Admittedly, those tangential associations are inevitable but the actual work ultimately repulses all attempts to derive definitive comprehension. Instead, Wesley's paintings are probably what aliens would produce if these hypothetical "space people" decided to stop probing cattle and instead decided to mess with very wealthy art collectors minds. Understanding Wesley is like getting in solid a one-liner in the company of Groucho Marx… it just ain't gonna happen but man is it fun to watch anyone try.

Thus, for me…Wesley's art represents a kind of super intelligence that becomes a kind of aesthetic and intellectual horse latitude for mere humans like Dave Hickey or Robert Storr. Each successful painting represents a kind of intense, purposeful stalemate that says yes to everything in order to mean nothing.
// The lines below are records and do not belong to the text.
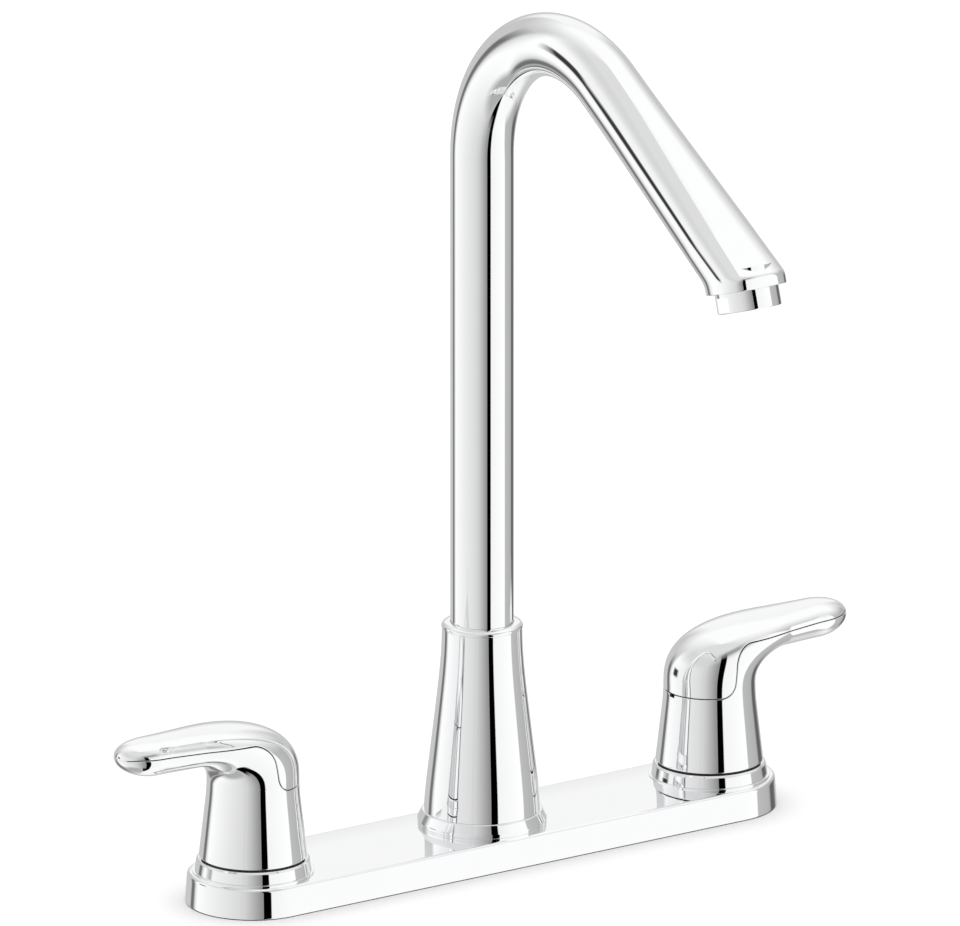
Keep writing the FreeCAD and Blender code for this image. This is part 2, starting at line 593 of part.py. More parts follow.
def spout_nut():
    """Nut that keeps the spout's flange on the hub, and the slip washer under that flange."""
    lip_floor = f"({STEM_FLANGE_TOP} + sizes.close_fit)"
    lip_top = f"({lip_floor} + sizes.spout_nut_lip)"
    chamber = "(sizes.stem_flange_radius + sizes.loose_fit)"
    thread_floor = "(sizes.hub_height - sizes.spout_nut_engagement)"
    keep(turned("spout_nut", (
        ("sizes.hub_radius", thread_floor),
        ("sizes.spout_nut_radius", thread_floor),
        ("sizes.spout_nut_radius", lip_top),
        ("sizes.hub_bore + sizes.loose_fit", lip_top),
        ("sizes.hub_bore + sizes.loose_fit", lip_floor),
        (chamber, lip_floor),
        (chamber, "sizes.hub_height"),
        ("sizes.hub_radius", "sizes.hub_height"))))
    keep(ring("slip_washer", "sizes.hub_bore + sizes.loose_fit", "sizes.stem_flange_radius",
              "sizes.hub_height", STEM_FLANGE))


def spout_foot_ring():
    """Chrome foot ring: upright band, then a slope to the sleeve."""
    keep(turned("spout_base_ring", (
        ("sizes.foot_bore", SEAT),
        ("sizes.foot_radius", SEAT),
        ("sizes.foot_radius", f"{SEAT} + sizes.foot_band"),
        ("sizes.foot_top_radius", FOOT_TOP),
        ("sizes.foot_bore", FOOT_TOP))))


def spout_sleeve():
    """Tapered chrome sleeve: two slopes outside, one wall inside, a bore for the bearing."""
    waist = f"({FOOT_TOP} + sizes.sleeve_waist_height)"
    bearing_floor = f"({SLEEVE_TOP} - sizes.bearing_height)"
    bearing_bore = "(sizes.sleeve_top_radius - sizes.sleeve_wall)"
    keep(turned("spout_sleeve", (
        ("sizes.sleeve_foot_radius - sizes.sleeve_wall", FOOT_TOP),
        ("sizes.sleeve_foot_radius", FOOT_TOP),
        ("sizes.sleeve_waist_radius", waist),
        ("sizes.sleeve_top_radius", SLEEVE_TOP),
        (bearing_bore, SLEEVE_TOP),
        (bearing_bore, bearing_floor),
        ("sizes.sleeve_waist_radius - sizes.sleeve_wall", waist))))
    keep(ring("spout_bearing", "sizes.tube_radius + sizes.close_fit", bearing_bore,
              bearing_floor, SLEEVE_TOP))


def spout_collar():
    """Bead collar on the sleeve, round the tube."""
    top = f"({SLEEVE_TOP} + sizes.collar_height)"
    bore = "(sizes.tube_radius + sizes.collar_gap)"
    shoulder = f"({SLEEVE_TOP} + sizes.collar_band)"
    # The two points between shoulder and top follow the bead's round back
    keep(turned("spout_collar", (
        (bore, SLEEVE_TOP),
        ("sizes.collar_radius - sizes.collar_bevel", SLEEVE_TOP),
        ("sizes.collar_radius", f"{SLEEVE_TOP} + sizes.collar_bevel"),
        ("sizes.collar_radius", shoulder),
        (f"0.2 * {bore} + 0.8 * sizes.collar_radius", f"0.4 * {shoulder} + 0.6 * {top}"),
        (f"0.8 * {bore} + 0.2 * sizes.collar_radius", top),
        (bore, top))))


# ---------------------------------------------------------------------------------------------
# Spout: tube, stem, seals and aerator
# ---------------------------------------------------------------------------------------------
def rounded_rectangle(half_width, half_height, corner, frame, as_circle=None):
    """Closed wire of four sides and four corners in frame's XY plane.

    With as_circle set to a radius, the eight pieces are arcs of that circle instead, cut at the
    same directions, so that a loft joins each arc to its side or corner.
    """
    inner_x = half_width - corner
    inner_y = half_height - corner
    turns = [(1, 1, 0), (-1, 1, 90), (-1, -1, 180), (1, -1, 270)]
    points = []
    for sign_x, sign_y, start in turns:
        for angle in (start, start + 45, start + 90):
            along = math.radians(angle)
            points.append(Vector(sign_x * inner_x + corner * math.cos(along),
                                 sign_y * inner_y + corner * math.sin(along), 0))
    if as_circle:
        points = [point.normalize() * as_circle for point in points]
    edges = []
    for index in range(0, len(points), 3):
        first, middle, last = points[index:index + 3]
        after = points[(index + 3) % len(points)]
        edges.append(Part.Arc(first, middle, last).toShape())
        if as_circle:
            halfway = (last + after).normalize() * as_circle
            edges.append(Part.Arc(last, halfway, after).toShape())
        else:
            edges.append(Part.makeLine(last, after))
    wire = Part.Wire(edges)
    wire.Placement = frame
    return wire


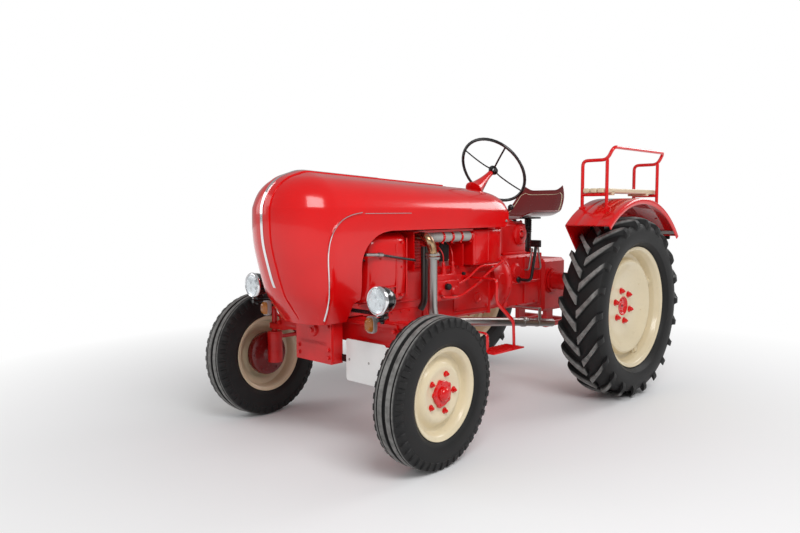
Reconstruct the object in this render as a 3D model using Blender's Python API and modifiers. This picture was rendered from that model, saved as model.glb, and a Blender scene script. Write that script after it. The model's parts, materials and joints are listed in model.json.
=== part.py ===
"""A small air-cooled farm tractor: hood hinged at its nose, steered front wheels, four free wheels.

Frame: metres, +Z up, the tractor faces -Y and its left side is +X.
The origin lies on the ground below the middle of the whole machine.
"""
import math

import bmesh
import bpy
from mathutils import Matrix, Vector

# Driving dimensions
WHEELBASE = 1.84
NOSE_OVERHANG = 0.471
GAP = 0.0003                      # between pieces that touch
TURN_STEPS = 24                   # sides of a turned piece
SMALL_STEPS = 12                  # sides of a small turned piece

FRONT_TYRE_RADIUS = 0.357
FRONT_TYRE_WIDTH = 0.156
FRONT_RIM_RADIUS = 0.200
REAR_TYRE_RADIUS = 0.575
REAR_TYRE_WIDTH = 0.285
REAR_RIM_RADIUS = 0.365
RIM_FLANGE_HEIGHT = 0.020
FLANGE_THICKNESS = 0.005
FRONT_RIM_EDGE = 0.0624           # half the width over the flanges
REAR_RIM_EDGE = 0.100
RIM_SHEET = 0.006
REAR_HALF_TRACK = 0.66

KINGPIN_X = 0.56
KINGPIN_RADIUS = 0.016
STUB_LENGTH = 0.115               # from the kingpin to the middle of the front tyre
STUB_RADIUS = 0.020
CAMBER = math.radians(2.5)        # the tops of the front wheels lean out
REST_STEER = math.radians(3.0)    # the front wheels stand turned a little to the left
PIN_CLEARANCE = 0.0005

FRONT_AXLE_Y = (NOSE_OVERHANG - WHEELBASE - REAR_TYRE_RADIUS) / 2
REAR_AXLE_Y = FRONT_AXLE_Y + WHEELBASE
REAR_AXLE_Z = REAR_TYRE_RADIUS

# Front axle and support
BEAM_LOW = 0.535
BEAM_HIGH = 0.650
BEAM_HALF_DEPTH = 0.045
BEAM_HALF_LENGTH = 0.47
FORK_RADIUS = 0.030
FORK_THICKNESS = 0.030
PIVOT_RADIUS = 0.022
SUPPORT_HALF_WIDTH = 0.14
SUPPORT_FRONT = -0.165            # measured from the front axle, as all these Y values
SUPPORT_FRONT_DEPTH = 0.075
SUPPORT_REAR = 0.20
SUPPORT_REAR_DEPTH = 0.105
SUPPORT_BOTTOM = 0.43
SADDLE_LOW = 0.656
SADDLE_HIGH = 0.72
TIE_ROD_Z = 0.490
TIE_ROD_RADIUS = 0.011
STEER_ARM = (0.0, 0.16)           # from the kingpin to the ball joint, X towards the wheel
ARM_Z = 0.462
ARM_RADIUS = 0.010
BALL_PIN_RADIUS = 0.008
EYE_RADIUS = 0.020
EYE_HALF_HEIGHT = 0.012

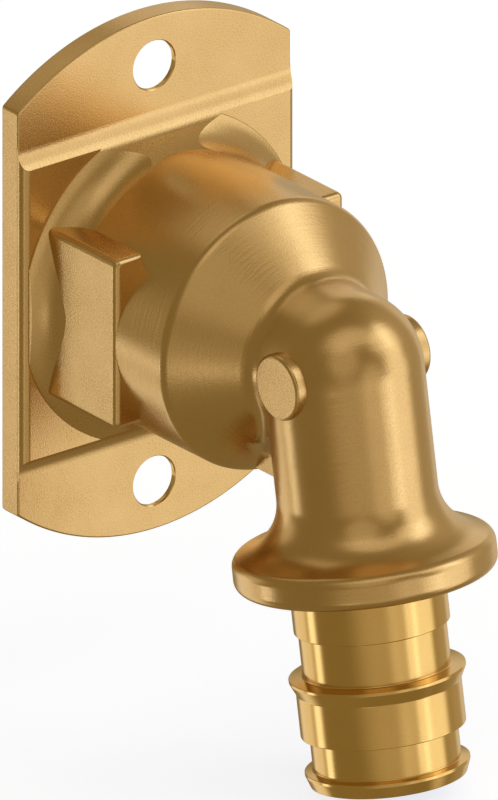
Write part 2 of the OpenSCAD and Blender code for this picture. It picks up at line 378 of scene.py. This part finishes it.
def combine(first, second, operation):
    """first UNION, INTERSECT or DIFFERENCE second. The result replaces first, and second is removed."""
    modifier = first.modifiers.new("combine", "BOOLEAN")
    modifier.object, modifier.operation, modifier.solver = second, operation, "EXACT"
    graph = bpy.context.evaluated_depsgraph_get()
    result = first.evaluated_get(graph)
    mesh = bpy.data.meshes.new_from_object(result, preserve_all_data_layers=True, depsgraph=graph)
    first.modifiers.clear()
    old, first.data = first.data, mesh
    bpy.data.meshes.remove(old)
    bpy.data.meshes.remove(second.data)


base = skins.pop("flare")
combine(base, skins.pop("sides"), "INTERSECT")
combine(base, skins.pop("pad"), "UNION")
combine(base, skins.pop("coves"), "INTERSECT")
body = skins.pop("boss")
body.name = "elbow"
for name in ("tube", "leg", "studs", "web", "flats"):
    combine(body, skins.pop(name), "UNION")
combine(body, base, "UNION")
combine(body, skins.pop("plate"), "UNION")
print("joined body:", len(body.data.polygons), "faces,", len(body.data.vertices), "points")

# %% [markdown]
# ## The soft joint under the cone
#
# Where the leg leaves the cone a forging die has a generous fillet. A Bevel modifier would stumble over the
# ragged seam of a boolean, so the fillet is worked out instead. A ball of the fillet's radius rolls along
# both surfaces, and every point of the skin near the seam moves out until it lies on the ball's path. The
# same sum gives the direction that each point faces, so the joint shades without a seam.

# %% Rolling ball
def rolling_ball(gap_a, facing_a, gap_b, facing_b, radius):
    """Distance and direction of the surface that fills the corner between two surfaces.

    With gaps a and b, directions n and m, and c = n . m, the ball's centre is offset from the point by
    p n + q m, where p = ((R - a) - c (R - b)) / (1 - c c) and q the same with a and b swapped. Where both are
    positive the fillet is the nearest surface, R less the offset's length away. Elsewhere it is the surface
    with the smaller gap."""
    a, b = radius - gap_a, radius - gap_b
    c = (facing_a * facing_b).sum(axis=1)
    flat = np.maximum(1 - c * c, 1e-4)
    p, q = (a - c * b) / flat, (b - c * a) / flat
    offset = p[:, None] * facing_a + q[:, None] * facing_b
    length = np.linalg.norm(offset, axis=1)
    inside = (p > 0) & (q > 0) & (length > 1e-6)
    nearer = (gap_a < gap_b)[:, None]
    gap = np.where(inside, radius - length, np.minimum(gap_a, gap_b))
    to_centre = offset / np.maximum(length, 1e-6)[:, None]
    direction = np.where(inside[:, None], to_centre, np.where(nearer, facing_a, facing_b))
    return gap, direction, inside


def cone_gap(point):
    """Distance from the 45 degree cone behind the boss's rim, and the cone's direction there."""
    radius = np.hypot(point[:, 0], point[:, 2])
    gap = (radius - boss_radius - point[:, 1] - rim_height) * np.sqrt(0.5)
    share = np.sqrt(0.5) / np.maximum(radius, 1e-6)
    forward = np.full(len(point), -np.sqrt(0.5))
    return gap, np.column_stack([point[:, 0] * share, forward, point[:, 2] * share])


def tube_gap(point):
    """Distance from the tube, or from its ball beyond the corner, and the direction there."""
    away = point - elbow_corner
    away[:, 1] = np.minimum(away[:, 1], 0)
    length = np.linalg.norm(away, axis=1)
    return length - tube_radius, away / np.maximum(length, 1e-6)[:, None]


OUT_OF_REACH = 99.0


def leg_gap(point):
    """Distance from the leg below the corner, and the direction there. Above it the leg is out of reach."""
    local = (point - elbow_corner) @ along_leg.T
    down = local[:, 2].copy()
    local[:, 2] = 0
    length = np.linalg.norm(local, axis=1)
    gap = np.where(down > 0, length - leg_radius, OUT_OF_REACH)
    return gap, (local / np.maximum(length, 1e-6)[:, None]) @ along_leg


def soft_body(point, cone_fillet=2.6, corner_fillet=3.0):
    """Cone, tube and leg with both of their joints filled by rolling balls."""
    gap, direction, in_corner = rolling_ball(*tube_gap(point), *leg_gap(point), corner_fillet)
    gap, direction, in_joint = rolling_ball(*cone_gap(point), gap, direction, cone_fillet)
    return gap, direction, in_corner | in_joint


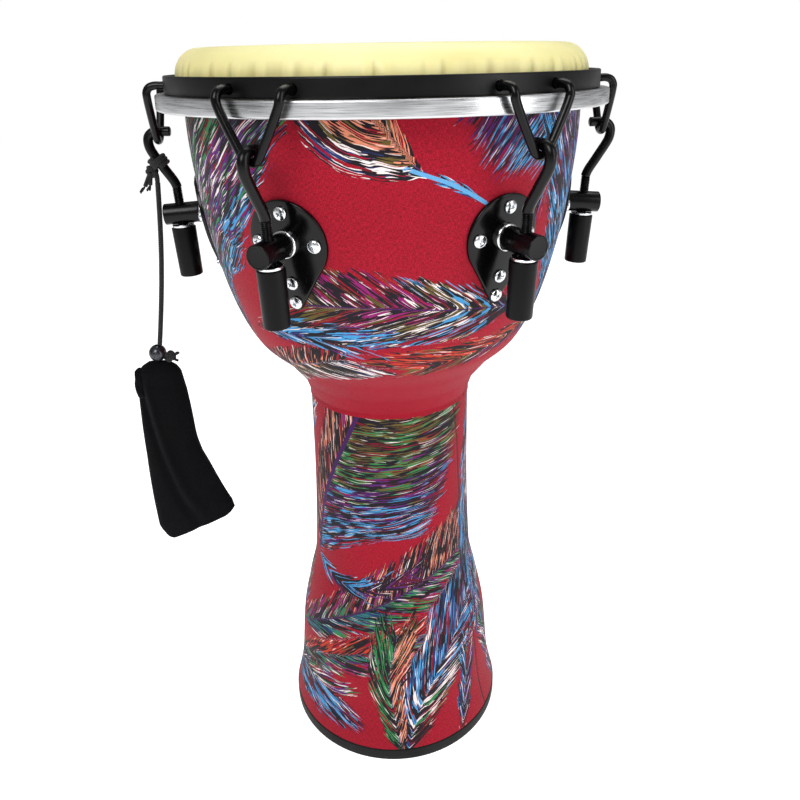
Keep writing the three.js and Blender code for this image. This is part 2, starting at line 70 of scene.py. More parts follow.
def make_camera():
    yaw, pitch, roll = CAMERA_YAW, CAMERA_PITCH, CAMERA_ROLL
    right = Vector((math.cos(yaw), -math.sin(yaw), 0))
    ahead = Vector((math.sin(yaw) * math.cos(pitch), math.cos(yaw) * math.cos(pitch), -math.sin(pitch)))
    up = right.cross(ahead)
    tilted_right = right * math.cos(roll) + up * math.sin(roll)
    tilted_up = up * math.cos(roll) - right * math.sin(roll)
    turn = Matrix.Rotation(DRUM_TURN, 4, "Z")
    axes = Matrix((tilted_right, tilted_up, -ahead)).transposed().to_4x4()
    place = Matrix.Translation(Vector(CAMERA_PLACE) * MM)
    data = bpy.data.cameras.new("camera")
    data.lens, data.sensor_width, data.shift_y = CAMERA_LENS, 36, CAMERA_SHIFT
    data.clip_start, data.clip_end = 0.01, 50
    camera = linked("camera", data)
    camera.matrix_world = turn @ place @ axes
    bpy.context.scene.camera = camera


make_camera()


# ---- Meshes --------------------------------------------------------------------------------------
def put(obj, look, body, replaced=()):
    """Gives a finished piece its material and body, and hides the solids it stands for."""
    if look is not None:
        obj.data.materials.clear()
        obj.data.materials.append(look)
    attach(obj, body)
    if replaced:
        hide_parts(*replaced)
    return obj


def mesh_object(name, points, faces, uvs=None, crease=32):
    """A piece from points in mm and faces, with a map named surface when uvs are given."""
    mesh = bpy.data.meshes.new(name)
    mesh.from_pydata((np.asarray(points, float) * MM).tolist(), [], faces)
    if uvs is not None:
        layer = mesh.uv_layers.new(name="surface")
        layer.data.foreach_set("uv", np.asarray(uvs, np.float32).ravel())
    return weld(linked(name, mesh), crease)


def shaded(obj, crease):
    """Smooth shading, with edges sharp past an angle in degrees."""
    obj.data.shade_smooth()
    obj.data.set_sharp_from_angle(angle=math.radians(crease))
    return obj


def weld(obj, crease=32, recalculate=False):
    """Merges doubled points and shades the piece."""
    bm = bmesh.new()
    bm.from_mesh(obj.data)
    bmesh.ops.remove_doubles(bm, verts=bm.verts, dist=2e-6)
    bmesh.ops.dissolve_degenerate(bm, edges=bm.edges, dist=1e-7)
    if recalculate:
        bmesh.ops.recalc_face_normals(bm, faces=bm.faces)
    bm.to_mesh(obj.data)
    bm.free()
    return shaded(obj, crease)


def places_of(mesh):
    """The x, y and z of a mesh's points, in mm."""
    co = np.zeros(len(mesh.vertices) * 3)
    mesh.vertices.foreach_get("co", co)
    return co.reshape(-1, 3).T / MM


def grid(rows, columns, wrap_rows=False):
    """Quads of a grid of points that closes round its columns, and each corner's row and column before wrapping."""
    i, j = np.meshgrid(np.arange(rows if wrap_rows else rows - 1), np.arange(columns), indexing="ij")
    corners = np.stack([np.stack([i + a, j + b], -1) for a, b in ((0, 0), (0, 1), (1, 1), (1, 0))], 2)
    corners = corners.reshape(-1, 4, 2)
    index = (corners[..., 0] % rows) * columns + corners[..., 1] % columns
    return index.tolist(), corners.reshape(-1, 2)


def around(points, azimuth):
    """Turns points made in a lug's own frame, which faces -Y, to the lug's azimuth."""
    points = np.asarray(points, float)
    x, y, z = points[..., 0], points[..., 1], points[..., 2]
    c, s = math.cos(azimuth), math.sin(azimuth)
    return np.stack([x * c - y * s, x * s + y * c, z], -1)


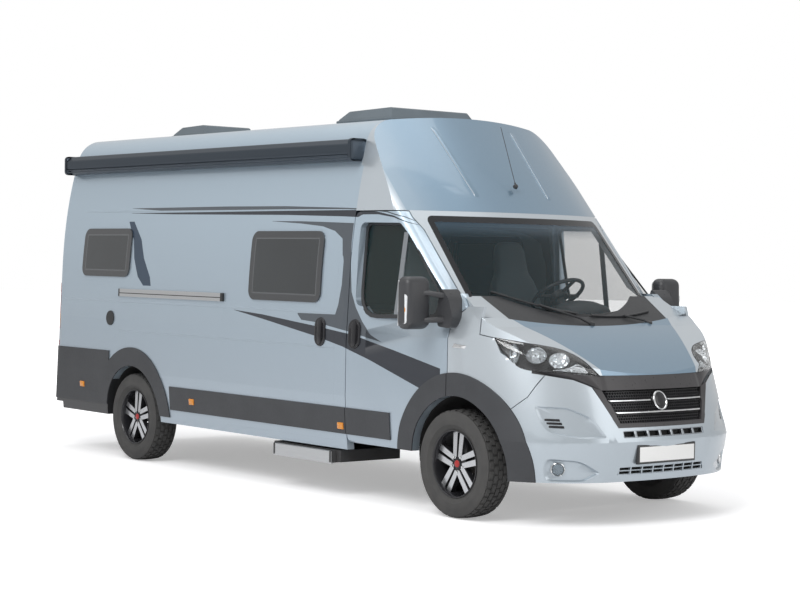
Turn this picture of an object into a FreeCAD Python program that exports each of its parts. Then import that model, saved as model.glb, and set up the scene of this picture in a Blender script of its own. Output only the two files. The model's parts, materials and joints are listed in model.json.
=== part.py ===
import FreeCAD, Part
import math
import os

# A high-roofed camper van, in millimetres.
# The origin is on the ground, midway along the length and across the width.
# +X is forwards, +Y is the vehicle's left and +Z is up.

V = FreeCAD.Vector

# Whole vehicle
LENGTH = 6363.0
FRONT_X = LENGTH / 2
REAR_X = -LENGTH / 2
WHEELBASE = 4035.0
FRONT_OVERHANG = 948.0
FRONT_AXLE_X = FRONT_X - FRONT_OVERHANG
REAR_AXLE_X = FRONT_AXLE_X - WHEELBASE
FRONT_TRACK = 1810.0
REAR_TRACK = 1790.0
FAR = 4500.0
WIDE = 1400.0
HIGH = 3200.0

# Clearances
FIT = 0.3
DOOR_GAP = 7.0

# Body section: half widths and heights
HALF_WIDTH = 1025.0
SILL_HALF_WIDTH = 985.0
SILL_Z = 345.0
BELLY_Z = 270.0
WIDEST_Z = 700.0
BELT_Z = 1324.0
BELT_HALF = 1015.0
UPPER_MID_Z = 1915.0
UPPER_MID_HALF = 967.0
CANT_Z = 2500.0
CANT_HALF = 850.0
SHOULDER_Z = 2618.0
SHOULDER_HALF = 770.0
ROOF_EDGE_Z = 2665.0
ROOF_EDGE_HALF = 640.0
ROOF_Z = 2700.0

# Walls
WALL = 60.0
REBATE = 14.0
REBATE_LAP = 26.0
GLASS = 6.0
PANEL = 25.0

# Tail
TAIL_X = -3130.0
TAIL_LEAN = 0.062
TAIL_CORNER = 150.0
TAIL_BASE_Z = 900.0
CORNER_POST_X = -2985.0

# Windscreen and roof front: one slope, bowed in plan
SLOPE = 1.10
SCREEN_X = 1700.0
SCREEN_Z = 2119.0
SCREEN_PLAN_R = 1900.0
SCREEN_CORNER_R = 110.0
SCREEN_HALF = 955.0
CAB_TAPER = 75.0
CAB_TAPER_RUN = 1300.0
SCREEN_TOP_Z = 1978.0
SCREEN_TOP_HALF = 800.0
SCREEN_CORNER_Z = 1395.0
SCREEN_CORNER_HALF = 825.0
SCREEN_FOOT_Z = 1268.0

# Nose
NOSE_RIDGE_Z = 545.0
NOSE_LEAN = 0.335
NOSE_TUCK = 0.18
NOSE_PLAN_R = 3000.0
NOSE_CORNER_R = 690.0
NOSE_HALF = 1018.0
WING_CREST_Z = 1400.0
WING_CREST_HALF = 945.0
WING_SHOULDER_Z = 1130.0
BONNET_REAR_X = 2550.0
BONNET_REAR_Z = 1255.0
BONNET_REAR_R = 3500.0
BONNET_FRONT_Z = 965.0
BONNET_BULGE = 22.0
BONNET_HINGE_X = 2440.0
BONNET_HINGE_Z = 1338.0
WIPER_R = 8.0
WIPER_Z = 1350.0
WIPER_RISE = 190.0
COWL_DROP = 12.0
COWL_THICK = 26.0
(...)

It's wonderfully existential stuff, presaging Andy Kaufman… or lesser local artist/comedians like Brad Adkins or Joe Macca who both traffic in a similar kind of up front obfuscation in response to the anticipation of anticipation, but Wesley's got more and better art jokes. Wesley also reminds me of Buster Keaton, but he's purposefully less entertaining.

Art historically Wesley resembles Andrew Wyeth, Stuart Davis and Francis Bacon… meaning he doesn't resemble anything, he simply stands apart from the hot styles of his day, he's Res ipsa loquitur and essentially alien. Experientially, I liken his best works to those odd scenes in a David Lynch productions… one is left more perplexed after the viewing, yet there is so much clarity when before the scene. Overall, Wesley's work is an inherently idiomatic example of his obscure but highly refined pursuits… so much so I don't really think about the man, just the work.

As luck has it Portland's Battle of Przemysl is a very good early Wesley... and though the Prada Foundation retrospective originally sought to include it... their momentary loss is our permanent gain. It is usually on display on the 3rd floor of the Portland Art Museum's Jubitz Center.